Two months later, however, the National Intelligence Council wrote an assessment for Mr. Rumsfeld concluding that the Iraqi underground weapons facilities identified by the intelligence agencies “are vulnerable to conventional, precision-guided, penetrating munitions because they are not deeply buried.”
Here are the key points from the reports, according to a press release from Sen.

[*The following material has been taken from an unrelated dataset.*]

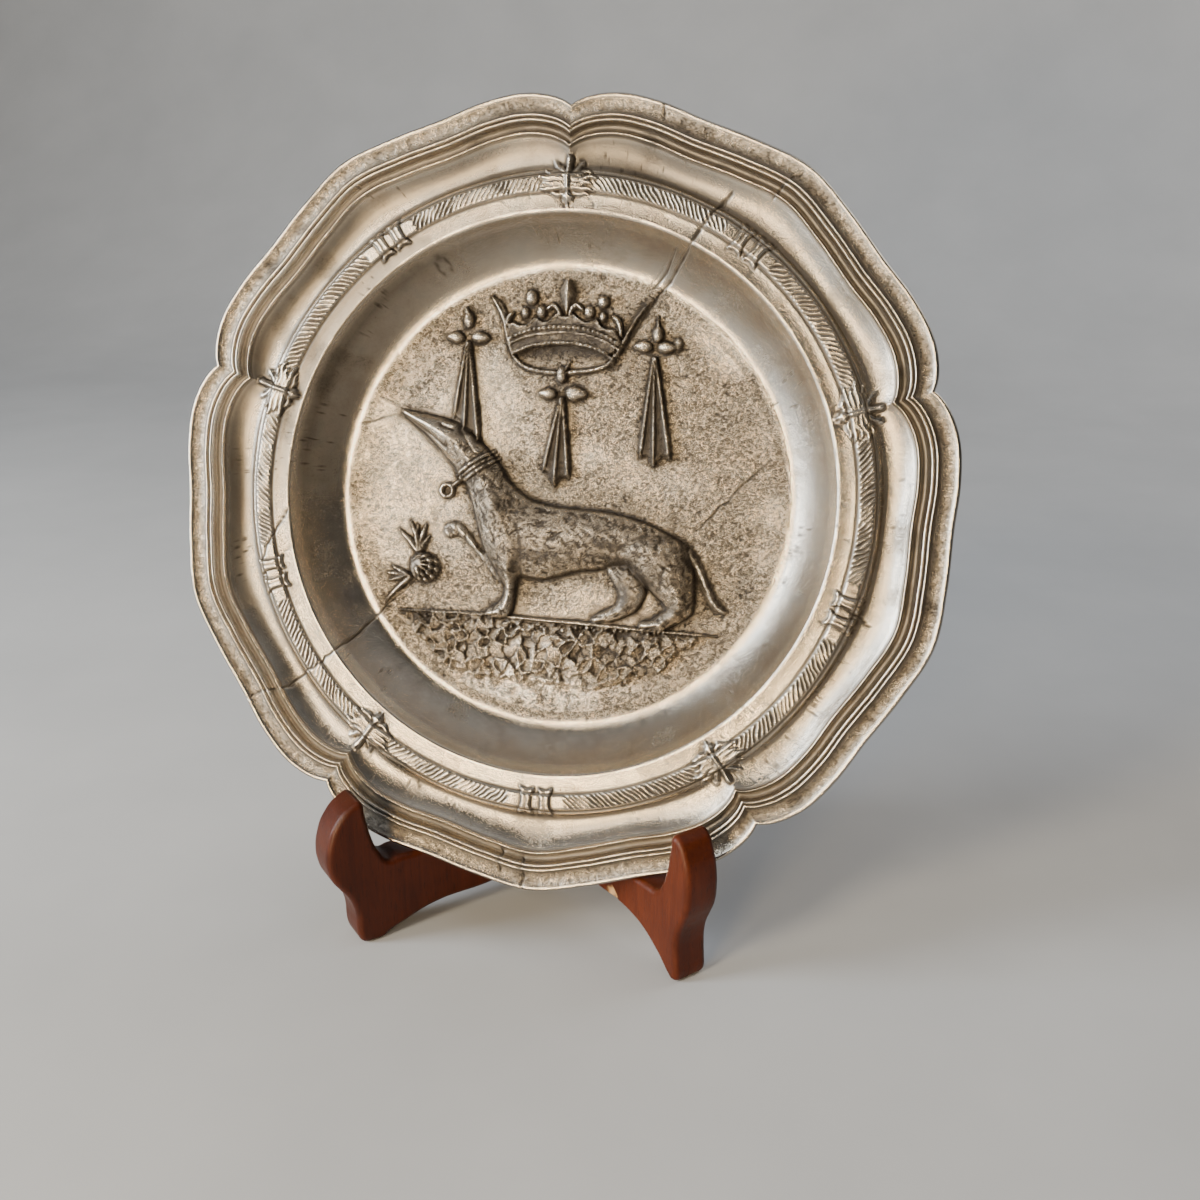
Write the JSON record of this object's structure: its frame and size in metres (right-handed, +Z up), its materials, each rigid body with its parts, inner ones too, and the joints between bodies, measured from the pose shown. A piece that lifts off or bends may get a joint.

Jay Rockefeller's office:
- Statements and implications by the President and Secretary of State suggesting that Iraq and al-Qa'ida had a partnership, or that Iraq had provided al-Qa'ida with weapons training, were not substantiated by the intelligence.
- Statements by the President and the Vice President indicating that Saddam Hussein was prepared to give weapons of mass destruction to terrorist groups for attacks against the United States were contradicted by available intelligence information.
- Statements by President Bush and Vice President Cheney regarding the postwar situation in Iraq, in terms of the political, security, and economic, did not reflect the concerns and uncertainties expressed in the intelligence products.
- Statements by the President and Vice President prior to the October 2002 National Intelligence Estimate regarding Iraq's chemical weapons production capability and activities did not reflect the intelligence community's uncertainties as to whether such production was ongoing.
- The Secretary of Defense's statement that the Iraqi government operated underground WMD facilities that were not vulnerable to conventional airstrikes because they were underground and deeply buried was not substantiated by available intelligence information.
- The Intelligence Community did not confirm that Muhammad Atta met an Iraqi intelligence officer in Prague in 2001 as the Vice President repeatedly claimed.